Industrial areas affect a neighborhood's air quality because of diesel exhaust from trucks idling and traveling through industrial areas, and from industrial combustion equipment.
Traffic density affects a neighborhood's air quality because engines produce PM2.5, black carbon, and NOx. While electric vehicles help reduce emissions, all vehicles also contribute to PM2.5 through tire wear and braking. Traffic volume is one reason we often see daily spikes in PM2.5 concentration in the mornings and evenings.
Truck traffic density affects a neighborhood's air quality because diesel combustion produces additional pollutants.

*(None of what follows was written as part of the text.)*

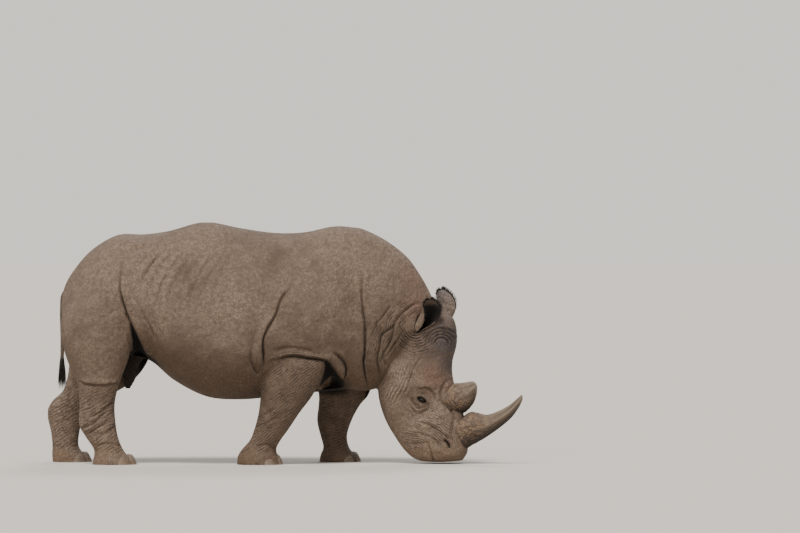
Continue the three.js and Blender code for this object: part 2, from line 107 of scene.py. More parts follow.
LEGS = {
    "front_right": [
        [0.220, 1.005, 0.015, 1.005, 0.060, -0.240],  # inside the shoulder
        [0.295, 0.900, -0.085, 0.900, 0.100, -0.262],
        [0.302, 0.795, -0.135, 0.785, 0.128, -0.272],  # elbow
        [0.290, 0.695, -0.157, 0.670, 0.146, -0.275],
        [0.260, 0.595, -0.157, 0.565, 0.145, -0.272],  # forearm
        [0.205, 0.485, -0.162, 0.470, 0.134, -0.268],
        [0.115, 0.365, -0.177, 0.355, 0.120, -0.262],
        [0.035, 0.245, -0.207, 0.245, 0.108, -0.256],  # knee
        [-0.020, 0.170, -0.238, 0.170, 0.102, -0.252],  # cannon
        [-0.050, 0.105, -0.287, 0.115, 0.108, -0.250],  # fetlock
        [-0.030, 0.050, -0.322, 0.060, 0.126, -0.250],  # foot
        [-0.015, 0.000, -0.327, 0.000, 0.130, -0.250],  # sole
    ],
    "front_left": [
        [0.435, 0.965, 0.230, 0.950, 0.070, 0.235],  # inside the shoulder
        [0.560, 0.830, 0.185, 0.805, 0.115, 0.262],
        [0.638, 0.665, 0.200, 0.645, 0.142, 0.272],  # elbow
        [0.612, 0.500, 0.243, 0.495, 0.135, 0.270],  # forearm
        [0.540, 0.405, 0.243, 0.400, 0.122, 0.266],
        [0.483, 0.300, 0.233, 0.295, 0.112, 0.262],  # knee
        [0.448, 0.185, 0.258, 0.185, 0.102, 0.258],  # cannon
        [0.468, 0.095, 0.278, 0.105, 0.110, 0.256],  # fetlock
        [0.514, 0.045, 0.258, 0.050, 0.127, 0.256],  # foot
        [0.534, 0.000, 0.250, 0.000, 0.130, 0.256],  # sole
    ],
    "hind_right": [
        [-1.215, 1.330, -1.375, 1.330, 0.050, -0.150],  # inside the hip
        [-1.165, 1.255, -1.470, 1.240, 0.115, -0.195],  # haunch
        [-1.128, 1.140, -1.550, 1.110, 0.166, -0.242],  # buttock
        [-1.095, 1.005, -1.584, 0.980, 0.186, -0.258],  # thigh
        [-1.080, 0.865, -1.564, 0.850, 0.178, -0.264],
        [-1.100, 0.745, -1.529, 0.730, 0.156, -0.266],  # stifle
        [-1.160, 0.585, -1.460, 0.570, 0.120, -0.265],  # gaskin
        [-1.195, 0.435, -1.445, 0.420, 0.098, -0.255],  # shank
        [-1.190, 0.300, -1.450, 0.285, 0.094, -0.250],  # hock
        [-1.170, 0.185, -1.395, 0.185, 0.090, -0.248],  # cannon
        [-1.130, 0.095, -1.345, 0.110, 0.100, -0.248],  # fetlock
        [-1.080, 0.040, -1.345, 0.050, 0.120, -0.248],  # foot
        [-1.055, 0.000, -1.355, 0.000, 0.124, -0.248],  # sole
    ],
    "hind_left": [
        [-1.215, 1.330, -1.375, 1.330, 0.050, 0.150],  # inside the hip
        [-1.155, 1.255, -1.470, 1.240, 0.115, 0.195],  # haunch
        [-1.100, 1.140, -1.550, 1.110, 0.166, 0.242],  # buttock
        [-1.030, 1.005, -1.575, 0.980, 0.186, 0.258],  # thigh
        [-0.975, 0.850, -1.562, 0.830, 0.176, 0.264],
        [-0.985, 0.715, -1.552, 0.680, 0.150, 0.266],  # stifle
        [-1.130, 0.550, -1.590, 0.520, 0.118, 0.268],  # gaskin
        [-1.350, 0.435, -1.672, 0.435, 0.098, 0.260],  # shank
        [-1.437, 0.330, -1.707, 0.350, 0.092, 0.256],  # hock
        [-1.475, 0.215, -1.680, 0.215, 0.087, 0.254],  # cannon
        [-1.480, 0.110, -1.670, 0.120, 0.096, 0.254],  # fetlock
        [-1.430, 0.045, -1.672, 0.055, 0.118, 0.254],  # foot
        [-1.400, 0.000, -1.668, 0.000, 0.122, 0.254],  # sole
    ],
}
GRAIN = 0.0062  # side of the form's even quads
SOLE_DEPTH = 0.03  # the legs' tubes run this far into the floor before the soles are pressed flat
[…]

Common patterns in the data
There are several patterns that commonly show up in the data from our air quality monitors. Look at the recent data and see if you can see patterns that indicate:
The monitors are in neighborhoods with different emissions sources, so have different PM2.5 levels. Midtown, which has the highest traffic density, usually has the most PM2.5.
PM2.5 levels usually rise in the morning as traffic volume increases. These temporal differences (time spikes) are usually greater than spatial differences (the differences between neighborhoods). It's very rare for these spikes to exceed the National Ambient Air Quality Standard of 35 μg/m3 for 24 hours.
Weather can trap emissions and cause PM2.5 to build up. Sometimes we see a clear west-to-east pattern in rising PM2.5, as weather patterns moving into NYC traps local emissions. Other times, weather can bring wildfire smoke from far-away fires.
Sometimes there are dramatic, short-term spikes at unexpected times, and without having a camera on each monitor, we don't know what causes them. However, they can be explained by something as simple as a truck idling for a few minutes underneath the monitor.